Problem: In the listing that follows, locate the line containing "over the top of the lip" and the line containing "if empty is". Retype exactly those two lines and every line between them, and nothing more.

Data extract:
^^^^^^^^

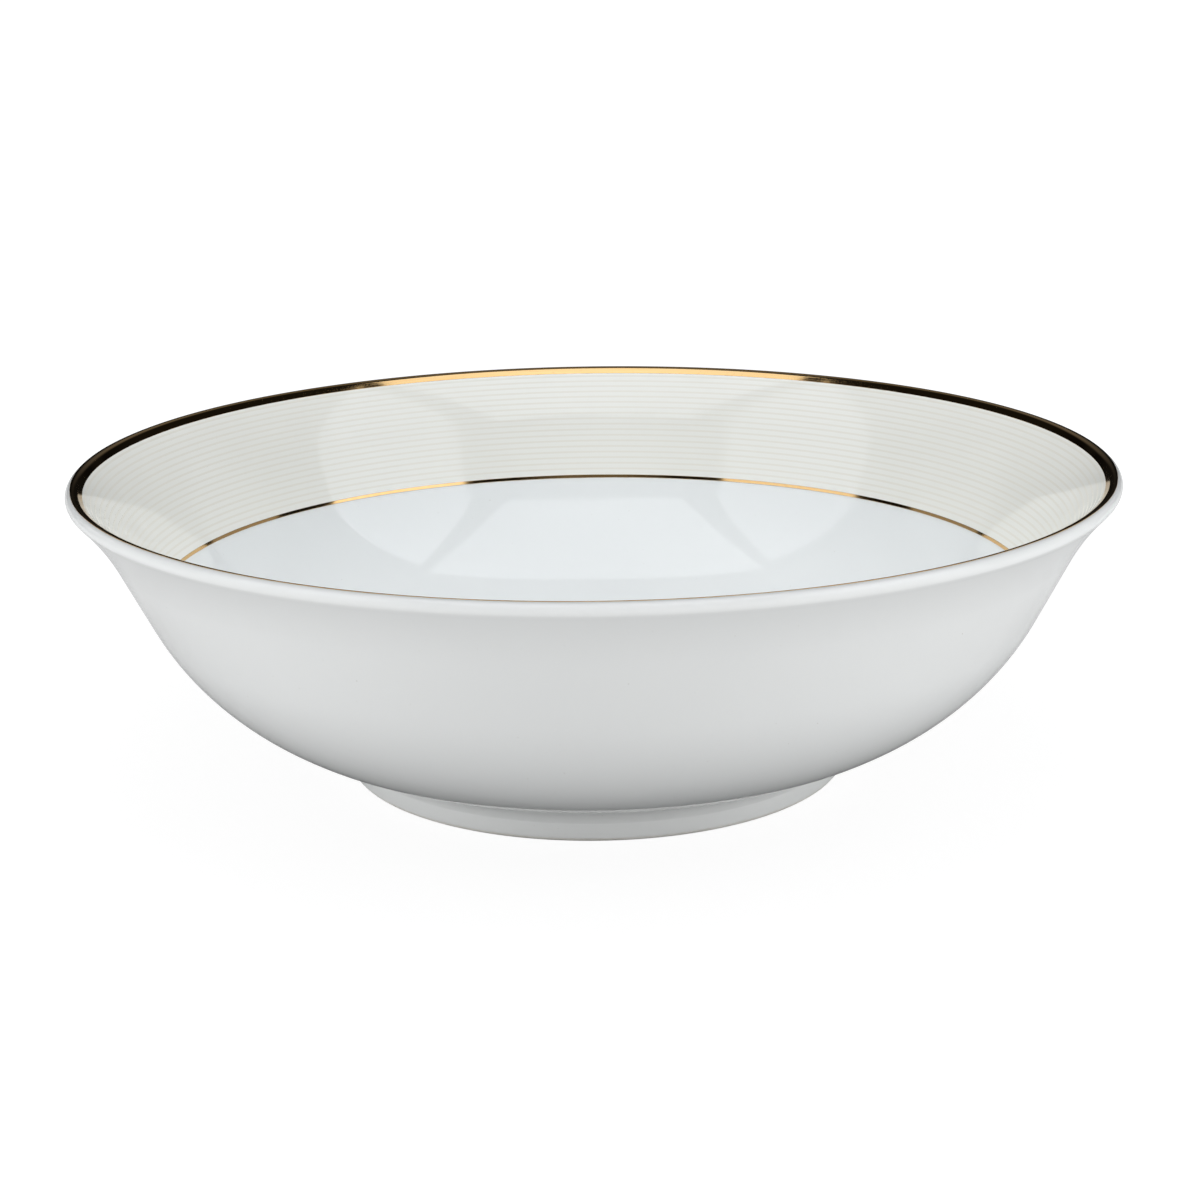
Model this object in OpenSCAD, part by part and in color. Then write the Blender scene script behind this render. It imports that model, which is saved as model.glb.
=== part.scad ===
// Round porcelain serving bowl with a printed stripe border, two gilt lines and a foot ring.
// Millimetres, +Z up. The origin is the centre of the circle on which the foot stands.
// Every piece is a solid of revolution. One outline, made of a flat floor, a belly arc, a straight
// wall, a flare arc and a round lip, is offset to the depth of each layer.

/* [Bowl] */
// Diameter across the lip
rim_d = 230; // [210:1:260]
// Height of the inside floor above the table
floor_z = 9.7; // [9.5:0.1:12]
// Thickness of the wall, glaze included
wall_t = 3.1; // [2.6:0.1:4]
// Inside radius of the belly, between the flat floor and the wall
belly_r = 56.5; // [52:0.5:60]
// Slope of the straight wall above level, in degrees
wall_angle = 63.4; // [58:0.1:68]
// Length of the straight stretch of the wall
wall_len = 15; // [12:0.5:20]
// Inside radius of the outward flare below the lip
flare_r = 56.2; // [50:0.2:65]
// Slope of the wall where it meets the lip, in degrees
lip_angle = 46.5; // [42:0.5:50]

/* [Foot] */
// How far the foot's outer wall stands outside the edge of the flat floor
foot_out = 11; // [9:0.1:13]
// Thickness of the foot ring at its base
foot_t = 4.6; // [4:0.1:5]
// Height of the crease between the foot's wall and its neck
crease_z = 4.2; // [3.5:0.1:4.8]
// How far the neck spreads before it meets the belly
neck_spread = 3.5; // [2.8:0.1:4.5]
// Width of the flat, bare edge that stands on the table
rest_w = 2.2; // [1.6:0.1:2.6]
// Height at which the glaze is wiped off the foot
wipe_z = 0.9; // [0.7:0.1:1.2]
// Radius of the round between the foot's inside wall and the recess
recess_round = 1.6; // [1:0.1:2]

/* [Glaze] */
// Thickness of the glaze on each face
glaze_t = 0.25; // [0.2:0.05:0.35]

/* [Border] */
// Thickness of the ivory ground, the stripes and the gilding
film_t = 0.12; // [0.1:0.01:0.16]
// How far up the straight wall the lower gilt line begins
line_up = 1.1; // [0.5:0.1:4]
// Width of the lower gilt line
line_w = 0.8; // [0.6:0.1:1.2]
// How far down the inside face the rim gilding reaches below the round of the lip
gild_down = 1.3; // [0.8:0.1:1.6]
// How far past the top of the lip the rim gilding reaches, in degrees
gild_past = 12; // [10:1:60]
// Width of each printed stripe
stripe_w = 0.48; // [0.4:0.02:0.6]
// Distance from one stripe to the next
stripe_pitch = 1.52; // [1.4:0.02:1.7]
// Distance from the lower gilt line to the middle of the first stripe
stripe_gap = 1.65; // [1.2:0.05:2]

/* [Hidden] */
$fn = 192;
belly_steps = 18;
flare_steps = 7;
lip_steps = 4;
round_steps = 5;
// Headings of the foot's outline, in degrees above level: the wall at the wipe line, the neck at the
// crease, and the two rounds where they leave the flat edge
wall_heading = 82;
neck_heading = 78;
edge_heading = 4;
// How far the foot's outside wall tucks in at the wipe line, and its inside wall leans in at the top
tuck = 0.1;
draft = 1.2;

porcelain = [0.93, 0.93, 0.91];
glaze_white = [0.94, 0.95, 0.95];
ivory = [0.91, 0.90, 0.84];
taupe = [0.62, 0.57, 0.48];
gold = [0.83, 0.60, 0.30];

// Points on a circle: angles run anticlockwise from the +r axis
function at(centre, radius, angle) = centre + radius * [cos(angle), sin(angle)];
function arc(centre, radius, from, to, steps) =
    [for (i = [0 : steps]) at(centre, radius, from + (to - from) * i / steps)];
function reversed(list) = [for (i = [len(list) - 1 : -1 : 0]) list[i]];
// The arc between two points that leaves the first one at the given heading
function bow(from, to, heading, steps) =
    let(chord = to - from,
        turn = 2 * (atan2(chord[1], chord[0]) - heading),
        radius = norm(chord) / (2 * sin(turn / 2)),
        centre = from + radius * [-sin(heading), cos(heading)])
    [for (i = [0 : steps]) centre + radius * [sin(heading + turn * i / steps), -cos(heading + turn * i / steps)]];

// Reach of the inside outline's curved stretches, which leaves the flat floor its radius
wall_reach = belly_r * sin(wall_angle) + wall_len * cos(wall_angle);
flare_reach = flare_r * (sin(wall_angle) - sin(lip_angle)) + wall_t / 2 * sin(lip_angle);
floor_r = rim_d / 2 - wall_t / 2 - wall_reach - flare_reach;
belly_centre = [floor_r, floor_z + belly_r];
wall_start = at(belly_centre, belly_r, wall_angle - 90);
wall_dir = [cos(wall_angle), sin(wall_angle)];
flare_centre = wall_start + wall_len * wall_dir + flare_r * [sin(wall_angle), -cos(wall_angle)];
lip_centre = at(flare_centre, flare_r - wall_t / 2, 90 + lip_angle);
// Slope of the inside face where the rim gilding begins
gild_angle = lip_angle + gild_down / flare_r * 180 / PI;

// Stretches of the wall at a depth below the inside face. A depth below zero stands proud of it.
// The flare has two: below the rim gilding, and under it.
function belly(depth, from = 0) =
    arc(belly_centre, belly_r + depth, from - 90, wall_angle - 90, belly_steps);
function flare_arc(depth, from, to, steps) = arc(flare_centre, flare_r - depth, 90 + from, 90 + to, steps);
function flare_below(depth) = flare_arc(depth, wall_angle, gild_angle, flare_steps);
function flare_gilt(depth) = flare_arc(depth, gild_angle, lip_angle, 1);
function flare(depth) = concat(flare_below(depth), flare_gilt(depth));
function on_wall(up, depth) = wall_start + up * wall_dir + depth * [wall_dir[1], -wall_dir[0]];
// A point of the border, measured along the inside face from the start of the straight wall
function on_border(along, depth) =
    along < wall_len ? on_wall(along, depth)
    : at(flare_centre, flare_r - depth, 90 + wall_angle - (along - wall_len) * 180 / (PI * flare_r));

under_z = floor_z - wall_t;

// The lip's half circle in three stretches: inside the top, outside it as far as the gilding, and beyond
gilt_end = 90 - gild_past;
function lip_arc(depth, from, to, steps) = arc(lip_centre, wall_t / 2 - depth, from, to, steps);
function lip_inside(depth) = lip_arc(depth, 90 + lip_angle, 90, lip_steps);
function lip_gilt(depth) = lip_arc(depth, 90, gilt_end, lip_steps);
function lip_outside(depth) = lip_arc(depth, gilt_end, lip_angle - 90, 2 * lip_steps);

// Foot: slopes of the belly's underside where the neck and the recess meet it
foot_r = floor_r + foot_out;
inner_foot_r = foot_r - foot_t;
inner_top = [inner_foot_r - draft, under_z - recess_round];
neck_slope = asin((foot_r + neck_spread - floor_r) / (belly_r + wall_t));
recess_slope = asin((inner_top[0] - recess_round - floor_r) / (belly_r + wall_t));
edge_mid = foot_r - foot_t / 2;
outer_edge = [edge_mid + rest_w / 2, 0];
inner_edge = [edge_mid - rest_w / 2, 0];

// Stretches of the foot at a depth below its glazed face, listed from the belly's side down
function crease(depth) = [foot_r - depth, crease_z];
function outer_wipe(depth) = [foot_r - tuck - depth, wipe_z];
function inner_wipe(depth) = [inner_foot_r + depth, wipe_z];
function neck(depth) =
    reversed(bow(crease(depth), at(belly_centre, belly_r + wall_t - depth, neck_slope - 90),
                 neck_heading, round_steps));
function foot_wall(depth) =
    reversed(bow(outer_wipe(depth), crease(depth), wall_heading, round_steps));
function recess(depth) =
    arc(belly_centre, belly_r + wall_t - depth, -90, recess_slope - 90, 1);
function recess_wall(depth) =
    concat(bow(at(belly_centre, belly_r + wall_t - depth, recess_slope - 90),
               inner_top + [depth, 0], 0, round_steps),
           [inner_wipe(depth)]);
function ring_top(depth) =
    arc(belly_centre, belly_r + wall_t - depth, recess_slope - 90, neck_slope - 90, round_steps);

// Border: where each film begins and ends along the inside face
border_start = line_up + line_w;
border_len = wall_len + flare_r * (wall_angle - gild_angle) * PI / 180 - border_start;
top_gap = stripe_w;
stripe_count = 1 + floor((border_len - stripe_gap - stripe_w / 2 - top_gap) / stripe_pitch);
first_stripe = border_start + stripe_gap;

STRIPES = [for (i = [1 : stripe_count]) str("stripe_", i < 10 ? "0" : "", i)];

module turned(outline) {
    rotate_extrude() polygon(outline);
}

// Biscuit porcelain: floor, wall and lip, under the glaze
module bowl_body() {
    color(porcelain) turned(concat(
        [[0, floor_z - glaze_t]],
        belly(glaze_t),
        flare(glaze_t),
        lip_inside(glaze_t),
        lip_gilt(glaze_t),
        lip_outside(glaze_t),
        reversed(flare(wall_t - glaze_t)),
        reversed(belly(wall_t - glaze_t, neck_slope)),
        reversed(ring_top(glaze_t)),
        reversed(recess(glaze_t)),
        [[0, under_z + glaze_t]]));
}

// Porcelain foot ring with its bare standing edge
module foot_ring() {
    color(porcelain) turned(concat(
        neck(glaze_t),
        foot_wall(glaze_t),
        reversed(bow(outer_edge, outer_wipe(glaze_t), edge_heading, round_steps)),
        bow(inner_edge, inner_wipe(glaze_t), 180 - edge_heading, round_steps),
        reversed(recess_wall(glaze_t)),
        ring_top(glaze_t)));
}

// Glaze on the inside face, from the centre of the floor to the top of the lip
module inner_glaze() {
    color(glaze_white) turned(concat(
        [[0, floor_z]],
        belly(0),
        flare(0),
        lip_inside(0),
        reversed(lip_inside(glaze_t)),
        reversed(flare(glaze_t)),
        reversed(belly(glaze_t)),
        [[0, floor_z - glaze_t]]));
}

// Outline of the outside face at a depth below it, from the top of the lip to the wipe line
function outside(depth) = concat(
    lip_gilt(depth),
    lip_outside(depth),
    reversed(flare(wall_t - depth)),
    reversed(belly(wall_t - depth, neck_slope)),
    neck(depth),
    foot_wall(depth));

// Glaze on the outside face
module outer_glaze() {
    color(glaze_white) turned(concat(outside(0), reversed(outside(glaze_t))));
}

// Glaze inside the foot, over the recess and down its wall
module recess_glaze() {
    color(glaze_white) turned(concat(
        [[0, under_z]],
        recess(0),
        recess_wall(0),
        reversed(recess_wall(glaze_t)),
        reversed(recess(glaze_t)),
        [[0, under_z + glaze_t]]));
}

// Ivory ground of the printed border, between the two gildings
module border_ground() {
    color(ivory) turned(concat(
        [on_wall(border_start, 0)],
        flare_below(0),
        reversed(flare_below(-film_t)),
        [on_wall(border_start, -film_t)]));
}

// Thin gilt line along the lower edge of the border
module lower_gilt_line() {
    color(gold) turned([
        on_wall(line_up, 0),
        on_wall(border_start, 0),
        on_wall(border_start, -film_t),
        on_wall(line_up, -film_t)]);
}

// Gilding inside and over the top of the lip
module rim_gilding() {
    color(gold) turned(concat(
        flare_gilt(0),
        lip_inside(0),
        lip_gilt(0),
        reversed(lip_gilt(-film_t)),
        reversed(lip_inside(-film_t)),
        reversed(flare_gilt(-film_t))));
}

// One stripe of enamel on the ivory ground
module stripe(index) {
    from = first_stripe + (index - 1) * stripe_pitch - stripe_w / 2;
    to = from + stripe_w;
    color(taupe) turned([
        on_border(from, -film_t),
        on_border(to, -film_t),
        on_border(to, -2 * film_t),
        on_border(from, -2 * film_t)]);
}

bowl_body();
foot_ring();
inner_glaze();
outer_glaze();
recess_glaze();
border_ground();
lower_gilt_line();
rim_gilding();
for (i = [1 : stripe_count])
    stripe(i);
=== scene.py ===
# Looks of a porcelain serving bowl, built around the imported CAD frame.
# Every piece is turned on the bowl's axis from the cross-section of the CAD node that it replaces:
# the section is read from the frame, its arcs are made smooth, its sharp edges are softened, and it
# is turned with fine steps. Distances are in metres.
import bpy
import math
from mathutils import Matrix, Vector


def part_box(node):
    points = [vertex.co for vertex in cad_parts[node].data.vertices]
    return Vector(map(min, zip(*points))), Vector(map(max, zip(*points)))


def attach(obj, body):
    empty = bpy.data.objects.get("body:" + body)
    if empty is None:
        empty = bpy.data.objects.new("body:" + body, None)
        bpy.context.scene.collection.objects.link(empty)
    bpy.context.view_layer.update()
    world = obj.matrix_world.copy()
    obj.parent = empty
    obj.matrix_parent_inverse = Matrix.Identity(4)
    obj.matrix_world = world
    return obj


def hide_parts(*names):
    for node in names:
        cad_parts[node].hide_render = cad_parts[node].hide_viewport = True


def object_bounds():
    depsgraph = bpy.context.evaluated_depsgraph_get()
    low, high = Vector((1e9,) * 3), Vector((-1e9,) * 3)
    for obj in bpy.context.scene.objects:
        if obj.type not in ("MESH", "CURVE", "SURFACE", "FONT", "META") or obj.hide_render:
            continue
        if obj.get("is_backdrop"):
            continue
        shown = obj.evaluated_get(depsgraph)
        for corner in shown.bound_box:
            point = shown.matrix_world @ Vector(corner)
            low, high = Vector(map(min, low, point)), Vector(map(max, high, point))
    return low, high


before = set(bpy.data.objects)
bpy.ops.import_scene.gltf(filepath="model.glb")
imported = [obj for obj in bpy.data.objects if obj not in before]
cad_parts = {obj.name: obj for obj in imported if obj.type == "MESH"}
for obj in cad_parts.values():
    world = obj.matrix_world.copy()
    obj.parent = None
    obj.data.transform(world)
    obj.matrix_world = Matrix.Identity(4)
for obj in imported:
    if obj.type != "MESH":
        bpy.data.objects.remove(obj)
cad_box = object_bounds()

MM = 0.001
STRIPES = sorted(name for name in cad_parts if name.startswith("stripe_"))


# ---------------------------------------------------------------- sections

GRID = 1e6           # points are matched to a grid this many to the metre
ON_AXIS = 1e-7       # a radius below this is on the axis


def read_section(node):
    """The cross-section of a CAD node at azimuth zero, as a closed list of (radius, height)."""
    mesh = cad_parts[node].data
    spot = {}
    for vertex in mesh.vertices:
        if abs(vertex.co.y) < 0.5 / GRID and vertex.co.x > -0.5 / GRID:
            spot[vertex.index] = (round(vertex.co.x * GRID), round(vertex.co.z * GRID))
    links = {}
    for edge in mesh.edges:
        ends = [spot.get(index) for index in edge.vertices]
        if None in ends or ends[0] == ends[1]:
            continue
        for here, there in (ends, ends[::-1]):
            links.setdefault(here, set()).add(there)
    open_ends = sorted(point for point in links if len(links[point]) == 1)
    here = open_ends[0] if open_ends else min(links)
    chain, before = [here], None
    while True:
        onward = sorted(point for point in links[here] if point != before)
        if not onward or onward[0] == chain[0] or len(chain) == len(links):
            break
        before, here = here, onward[0]
        chain.append(here)
    points = [(x / GRID, z / GRID) for x, z in chain]
    if open_ends:
        points = [(0.0, points[0][1])] + points + [(0.0, points[-1][1])]
    area = sum(a[0] * b[1] - b[0] * a[1] for a, b in zip(points, points[1:] + points[:1]))
    return points if area > 0 else points[::-1]


def heading(a, b):
    """The direction from one point to another, as an angle."""
    return math.atan2(b[1] - a[1], b[0] - a[0])


def wrapped(angle):
    """The same turn, between minus and plus half a circle."""
    return (angle + math.pi) % (2 * math.pi) - math.pi


def pointing(angle):
    return Vector((math.cos(angle), math.sin(angle)))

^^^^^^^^

Correct response:
// Gilding inside and over the top of the lip
module rim_gilding() {
    color(gold) turned(concat(
        flare_gilt(0),
        lip_inside(0),
        lip_gilt(0),
        reversed(lip_gilt(-film_t)),
        reversed(lip_inside(-film_t)),
        reversed(flare_gilt(-film_t))));
}

// One stripe of enamel on the ivory ground
module stripe(index) {
    from = first_stripe + (index - 1) * stripe_pitch - stripe_w / 2;
    to = from + stripe_w;
    color(taupe) turned([
        on_border(from, -film_t),
        on_border(to, -film_t),
        on_border(to, -2 * film_t),
        on_border(from, -2 * film_t)]);
}

bowl_body();
foot_ring();
inner_glaze();
outer_glaze();
recess_glaze();
border_ground();
lower_gilt_line();
rim_gilding();
for (i = [1 : stripe_count])
    stripe(i);
=== scene.py ===
# Looks of a porcelain serving bowl, built around the imported CAD frame.
# Every piece is turned on the bowl's axis from the cross-section of the CAD node that it replaces:
# the section is read from the frame, its arcs are made smooth, its sharp edges are softened, and it
# is turned with fine steps. Distances are in metres.
import bpy
import math
from mathutils import Matrix, Vector


def part_box(node):
    points = [vertex.co for vertex in cad_parts[node].data.vertices]
    return Vector(map(min, zip(*points))), Vector(map(max, zip(*points)))


def attach(obj, body):
    empty = bpy.data.objects.get("body:" + body)
    if empty is None:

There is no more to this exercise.